Scientific name: Trichilia emetica
Synonyms: Natal Mahogany, Banket Mahogany
The Natal Mahogany is a little known but well-adapted tree for indoor living. It has handsome deep green shiny foliage and a bushy full appearance with a super forgiving nature.
These beautiful houseplants are best of all: locals and are Endemic to KZN where they grow in warm humid conditions, and the soil stays consistently moist, perfect for those of us who tend to overwater, however, they can withstand short bouts of dryness. The Natal Mahogany houseplant also adapts well to a variety of lighting conditions and does quite well in medium to low lighting areas, perfect for that lifeless dark corner in your home or office space.
Toxicity: Considered to be toxic, especially the seed coatings.
- Yellowing foliage and leaf drop: This is an indication of underwatering. Natal Mahogany are extremely thirsty houseplants and prefer consistently moist soil, and struggle to recover from underwatering. It is advised to check your plant’s soil frequently to maintain a good balance and avoid allowing the soil to dry out at all.
- Crisp foliage and brown scalloped edges: Even though this may be a less likely occurrence, it is, however, a sign of overwatering. Blackening or crisping foliage is a sign that root rot has set in and that your plant is suffering from wet feet. Check that your planter is draining correctly and if any water has accumulated in the planter, to allow it to drain out. Allow the soil to dry slightly and adjust your watering regime.
- Mosaic yellow or green foliage but leaves don’t fall off: This is an indication that your Mahogany is not receiving enough light. Even though these houseplants are tolerant of lower lighting conditions, which is also beneficial in keeping their soil moist, too little light can lead to deterioration of your houseplant. It is preferable to keep your Mahogany in medium lighting conditions and if your plant is showing signs of lack of light, relocate to a slightly brighter position.
- Pale foliage and frequently drying soil: This is usually caused by too much light. Natal Mahogany is usually found within woodlands ae forests where light is often dappled and if exposed to high light can appear pale. Bright light can also cause the soil to dry faster causing the need for frequent watering. However, If the light is not the issue then the soil may be too free draining and it is advised to re-pot your plant into a more moisture-retentive potting medium or to use a self-watering planter.
- Pests: Natal Mahogany are prone to Spider mite and Scale infestations if their optimal growing conditions are not maintained.

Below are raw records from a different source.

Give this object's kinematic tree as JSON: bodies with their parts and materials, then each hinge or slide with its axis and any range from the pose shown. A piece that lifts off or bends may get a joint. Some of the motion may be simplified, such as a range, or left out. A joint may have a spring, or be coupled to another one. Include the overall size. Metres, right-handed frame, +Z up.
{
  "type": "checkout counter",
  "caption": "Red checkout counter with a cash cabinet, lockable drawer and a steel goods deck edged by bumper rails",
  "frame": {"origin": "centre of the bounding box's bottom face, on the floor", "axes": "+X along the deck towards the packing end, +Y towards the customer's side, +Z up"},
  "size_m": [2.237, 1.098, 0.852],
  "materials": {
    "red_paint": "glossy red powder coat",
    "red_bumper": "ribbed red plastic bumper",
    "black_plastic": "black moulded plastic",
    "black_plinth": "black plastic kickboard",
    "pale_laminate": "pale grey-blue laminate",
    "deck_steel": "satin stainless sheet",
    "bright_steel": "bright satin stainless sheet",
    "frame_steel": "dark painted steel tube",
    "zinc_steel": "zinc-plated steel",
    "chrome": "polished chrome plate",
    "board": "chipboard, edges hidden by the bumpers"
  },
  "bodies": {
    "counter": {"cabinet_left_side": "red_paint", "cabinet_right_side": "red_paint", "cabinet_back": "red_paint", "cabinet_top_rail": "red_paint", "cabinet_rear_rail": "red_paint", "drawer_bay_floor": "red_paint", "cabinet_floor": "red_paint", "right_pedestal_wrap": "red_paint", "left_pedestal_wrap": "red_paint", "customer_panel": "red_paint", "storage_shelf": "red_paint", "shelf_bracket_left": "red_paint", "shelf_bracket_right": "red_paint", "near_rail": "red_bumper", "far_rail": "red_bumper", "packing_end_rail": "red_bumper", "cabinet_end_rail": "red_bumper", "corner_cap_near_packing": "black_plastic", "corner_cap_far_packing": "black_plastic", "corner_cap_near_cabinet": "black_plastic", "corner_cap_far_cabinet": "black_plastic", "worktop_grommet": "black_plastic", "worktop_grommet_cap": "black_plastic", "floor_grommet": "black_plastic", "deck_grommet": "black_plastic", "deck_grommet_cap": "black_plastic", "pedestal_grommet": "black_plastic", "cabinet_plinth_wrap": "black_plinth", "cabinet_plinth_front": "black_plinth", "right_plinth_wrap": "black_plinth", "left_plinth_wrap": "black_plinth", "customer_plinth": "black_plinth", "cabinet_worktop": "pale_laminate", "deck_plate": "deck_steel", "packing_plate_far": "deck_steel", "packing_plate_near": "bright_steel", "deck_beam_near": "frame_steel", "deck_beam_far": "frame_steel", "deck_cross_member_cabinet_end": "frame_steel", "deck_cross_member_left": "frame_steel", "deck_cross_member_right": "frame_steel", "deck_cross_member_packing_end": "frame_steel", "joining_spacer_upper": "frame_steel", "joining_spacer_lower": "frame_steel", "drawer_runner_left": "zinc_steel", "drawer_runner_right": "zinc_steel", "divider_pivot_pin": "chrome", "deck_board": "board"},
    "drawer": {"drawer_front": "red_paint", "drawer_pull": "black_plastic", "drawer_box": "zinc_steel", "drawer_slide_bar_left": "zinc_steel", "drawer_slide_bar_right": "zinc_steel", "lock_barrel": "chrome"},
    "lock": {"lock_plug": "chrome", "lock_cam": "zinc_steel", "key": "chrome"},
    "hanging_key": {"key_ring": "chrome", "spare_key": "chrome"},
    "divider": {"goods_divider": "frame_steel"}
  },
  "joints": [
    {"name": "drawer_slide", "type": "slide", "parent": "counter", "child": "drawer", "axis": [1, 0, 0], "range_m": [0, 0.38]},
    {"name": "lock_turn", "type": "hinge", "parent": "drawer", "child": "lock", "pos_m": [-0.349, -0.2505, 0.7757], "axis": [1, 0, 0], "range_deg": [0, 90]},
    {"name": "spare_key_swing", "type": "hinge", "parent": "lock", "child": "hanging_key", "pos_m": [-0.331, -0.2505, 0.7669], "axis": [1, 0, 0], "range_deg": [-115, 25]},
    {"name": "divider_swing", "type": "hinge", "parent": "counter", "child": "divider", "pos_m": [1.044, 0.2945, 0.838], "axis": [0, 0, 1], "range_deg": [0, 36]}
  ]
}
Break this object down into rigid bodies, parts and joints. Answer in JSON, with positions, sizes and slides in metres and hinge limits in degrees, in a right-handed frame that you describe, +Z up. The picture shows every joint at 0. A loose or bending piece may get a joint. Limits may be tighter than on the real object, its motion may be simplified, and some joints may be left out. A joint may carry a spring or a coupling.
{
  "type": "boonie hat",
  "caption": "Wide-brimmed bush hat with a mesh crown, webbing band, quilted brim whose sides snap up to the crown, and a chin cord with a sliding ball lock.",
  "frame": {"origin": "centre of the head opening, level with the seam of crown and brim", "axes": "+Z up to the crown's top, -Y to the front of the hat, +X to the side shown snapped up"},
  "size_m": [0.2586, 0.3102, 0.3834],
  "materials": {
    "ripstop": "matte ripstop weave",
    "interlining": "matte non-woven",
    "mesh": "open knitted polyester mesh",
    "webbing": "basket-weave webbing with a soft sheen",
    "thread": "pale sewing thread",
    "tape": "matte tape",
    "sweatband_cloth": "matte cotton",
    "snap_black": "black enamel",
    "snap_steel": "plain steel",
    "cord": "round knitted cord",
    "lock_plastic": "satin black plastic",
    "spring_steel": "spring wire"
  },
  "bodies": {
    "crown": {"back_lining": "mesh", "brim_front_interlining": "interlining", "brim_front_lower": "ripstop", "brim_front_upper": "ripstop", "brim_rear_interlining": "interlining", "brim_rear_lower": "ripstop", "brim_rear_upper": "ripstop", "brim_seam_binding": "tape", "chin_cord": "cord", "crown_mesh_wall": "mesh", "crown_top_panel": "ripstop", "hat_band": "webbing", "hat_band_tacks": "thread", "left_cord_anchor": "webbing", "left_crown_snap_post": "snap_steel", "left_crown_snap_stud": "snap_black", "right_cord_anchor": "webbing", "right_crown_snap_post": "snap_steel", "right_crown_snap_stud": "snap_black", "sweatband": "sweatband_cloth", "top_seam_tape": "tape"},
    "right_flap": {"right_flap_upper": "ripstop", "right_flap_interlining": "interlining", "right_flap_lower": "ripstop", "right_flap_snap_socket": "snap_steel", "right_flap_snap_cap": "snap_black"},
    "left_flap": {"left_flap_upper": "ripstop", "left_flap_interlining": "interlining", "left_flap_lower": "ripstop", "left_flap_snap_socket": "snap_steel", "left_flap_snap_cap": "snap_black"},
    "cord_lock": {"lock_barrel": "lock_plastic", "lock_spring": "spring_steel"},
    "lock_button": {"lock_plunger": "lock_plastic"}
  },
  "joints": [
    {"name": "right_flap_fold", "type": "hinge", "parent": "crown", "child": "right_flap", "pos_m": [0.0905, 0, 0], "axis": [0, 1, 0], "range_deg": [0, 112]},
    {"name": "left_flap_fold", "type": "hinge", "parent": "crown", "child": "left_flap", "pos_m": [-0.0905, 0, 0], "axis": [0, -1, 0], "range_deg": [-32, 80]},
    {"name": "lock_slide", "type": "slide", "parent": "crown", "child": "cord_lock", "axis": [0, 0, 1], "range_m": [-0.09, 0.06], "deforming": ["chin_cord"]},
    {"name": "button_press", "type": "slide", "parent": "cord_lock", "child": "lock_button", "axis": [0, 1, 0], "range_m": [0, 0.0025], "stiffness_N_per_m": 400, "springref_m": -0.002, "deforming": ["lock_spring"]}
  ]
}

If you notice pinprick holes or webbing on your foliage, it may mean a Spider mite infestation has set in, it is best to rinse of these pests and spray with a good quality pesticide or miticide and to raise the humidity levels around your houseplant. Scale can be harder to detect as it is usually found on the stems. If scale occurs, try removing as best you can and spray down your plant with a good quality pesticide.
- Origin: South Africa (Kwazulu Natal)
- Height: Can be maintained at 2 - 3 m indoors, outdoors reaches 20m
- Light: Thrives in medium light, will tolerate lower lighting conditions. Avoid direct sun as this will lead to leaf scorch.
- Water: Keep the soil evenly moist but avoid drying out. Can tolerate bouts of overwatering. It is advised to leave some water in the drainage tray if in a brightly lit position, or to use a self watering planter.
- Humidity: Average room humidity is fine.
- Temperature: Ideal temperatures range from 18°C - 26°C.
- Soil: A well-draining, slightly moisture retentive organic potting mix is sufficient.
- Fertilizer: Use a well balanced organic fertilizer once a month during Spring through Summer.
- Pruning: During Spring prune your Natal Mahogany aggressively to kept it full and bushy.
- Repotting: Natal Mahogany generally only need repotting every 18 - 24 months and this should be done during the growing season of Spring. When repotting choose a planter with good drainage that is 5 -10cm larger than the root ball to allow the plant space to grow.
- Propagation: This can be achieved via division. When repotting separate your plant into a few healthy clumps as there are usually more than 1 young Sapling in a planter. Be sure to choose a few plants with healthy leaves to create a full lush plant. Re-pot using your preferred moisture-retentive potting medium. Once new growth forms, your plant has established.